Thursday, September 8, 2016

End Grain Cutting Board

Final Product


Build Process

Who says convertibles aren't practical? This was made while I was still building everything in the parent's garage so had to transport everything down there first. Materials are 4/4 Paduk 8/4 Maple and 8/4 walnut


First stage was planning the pattern, I used CBDesigner for this project super cool little program to help visualize the end product I had a couple different designs planned but ended up making a wrong cut so I had to do some finagling before proceeding with the pieces I had on hand, I had cut these on my uncle's table saw and brought them back to my "shop"


Landed on the following design (I think)


First step is to glue up the edge grain design


Then plane everything flush, I didn't have a good workbench so I just used my planing board on the steps.

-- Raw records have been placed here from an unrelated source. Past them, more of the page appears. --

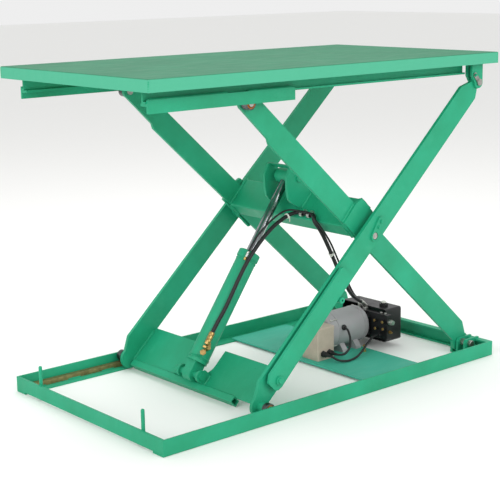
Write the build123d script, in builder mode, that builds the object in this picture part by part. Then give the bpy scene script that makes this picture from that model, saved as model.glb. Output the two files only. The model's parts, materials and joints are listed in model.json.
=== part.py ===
from build123d import *
from math import cos, radians, sin, tan
import os

os.makedirs("parts", exist_ok=True)

# A hydraulic scissor lift table, drawn raised. Millimetres, +Z up, origin on the floor under its
# middle. X runs from the roller end (-X) to the fixed-pivot end (+X), and -Y is the near side.

# --- driving dimensions ---------------------------------------------------------------------
LENGTH = 1500
WIDTH = 800
DECK_TOP = 1092
DECK_SHEET = 6
SKIRT_DEPTH = 38
BASE_HALF_WIDTH = 413
BASE_LEFT = -746
BASE_RIGHT = 743
RAIL_HEIGHT = 52.5
RAIL_LEG = 52
PLATE = 6

PIN_SPAN = 1386          # from pin to pin along one arm
RAISED_ANGLE = 43.1      # degrees of the arms from level
PIVOT_X = 688            # the fixed pivots, low and high
LOWER_PIN_Z = 42
ARM_THICKNESS = 12
OUTER_ARM_IN = 346       # inner face of the outer arms, from the middle
INNER_ARM_IN = 294
PIN_R = 12
PIN_FIT = 0.05
ROLLER_R = 20
ROLLER_GAP = 0.3

BARREL_R = 35
BARREL_WALL = 5
ROD_R = 15
FOOT_PIN = (-672.5, 14.9)   # cylinder foot, along and across the outer arms
ROD_PIN = (-160.6, 79.8)    # rod eye, along and across the inner arms
BARREL_START = 41
BARREL_END = 456
HOSE_R = 6.75
DRAIN_HOSE_R = 3.25

# --- worked out from them -------------------------------------------------------------------
lean = radians(RAISED_ANGLE)
HALF_SPAN = PIN_SPAN / 2
CENTRE_X = PIVOT_X - HALF_SPAN * cos(lean)
CENTRE_Z = LOWER_PIN_Z + HALF_SPAN * sin(lean)
ROLLER_X = PIVOT_X - PIN_SPAN * cos(lean)
UPPER_PIN_Z = LOWER_PIN_Z + PIN_SPAN * sin(lean)
DECK_UNDER = DECK_TOP - DECK_SHEET

# Side frames: x runs along the arm from its upper-left or lower-left end, y across it and up,
# and z points to the near side.
side = Plane.XZ
outer = Plane(origin=(CENTRE_X, 0, CENTRE_Z), x_dir=(cos(lean), 0, sin(lean)), z_dir=(0, -1, 0))
inner = Plane(origin=(CENTRE_X, 0, CENTRE_Z), x_dir=(cos(lean), 0, -sin(lean)), z_dir=(0, -1, 0))

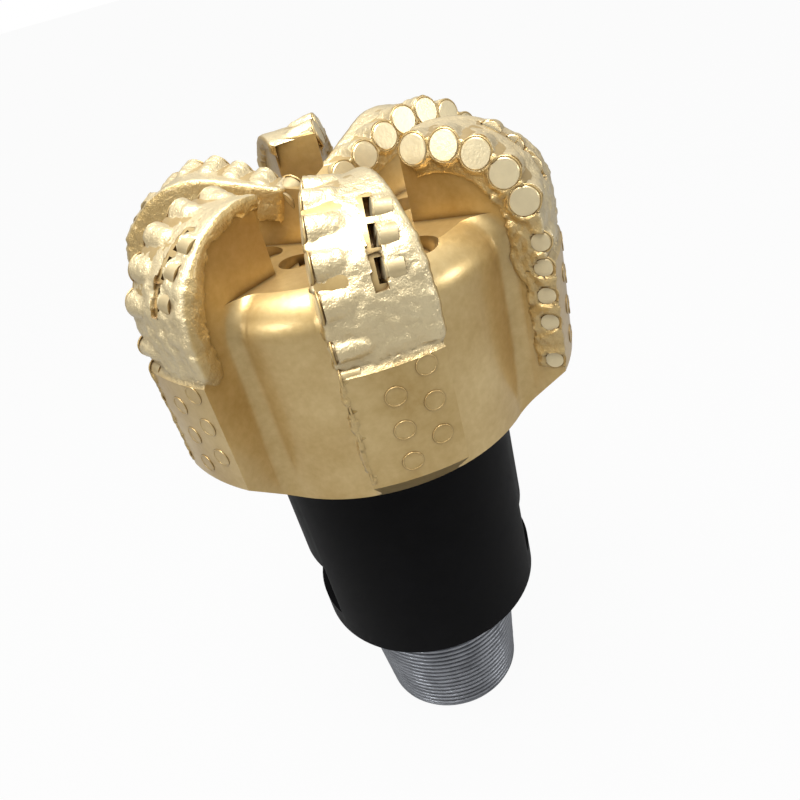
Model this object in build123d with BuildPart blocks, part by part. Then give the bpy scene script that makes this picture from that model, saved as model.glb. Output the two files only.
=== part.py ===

Once everything is dead flat you do crosscuts at whatever thickness you want your end result to be, in my case it was 1.5" thick. I however didn't have access to a table saw at this point so I ended up taking a straight edge and circular saw to it... I would highly recommend using a table saw so you don't have to spend half a day with a belt sander flattening all the minor errors out.

For the glue up you take all your pieces and flip every other one to get the pattern.

Here's the glue up after the initial cuts, you can see that my circular saw really didn't like going through 2" thick material.


Lots of belt sanding later....


it was "flat enough". I threw a chamfer on all the edges and added a bit of a lip to the center of the ends to help with picking this beast up. Here it is after that and with a bit of water on it. You want to hit any sort of cutting board with water a few times to raise the grain so that later if it gets wet it won't raise again and become rough.


After it stopped raising after water applications I put it on a drying rack and soaked it in mineral oil


reapplying after each time it soaked everything up. Once it stops drawing in oil you know it's saturated, so hit it with some bees wax and buff it out.

A few shots of the final product:



This was given to a friend for a wedding gift, hope they get many years of service out of it!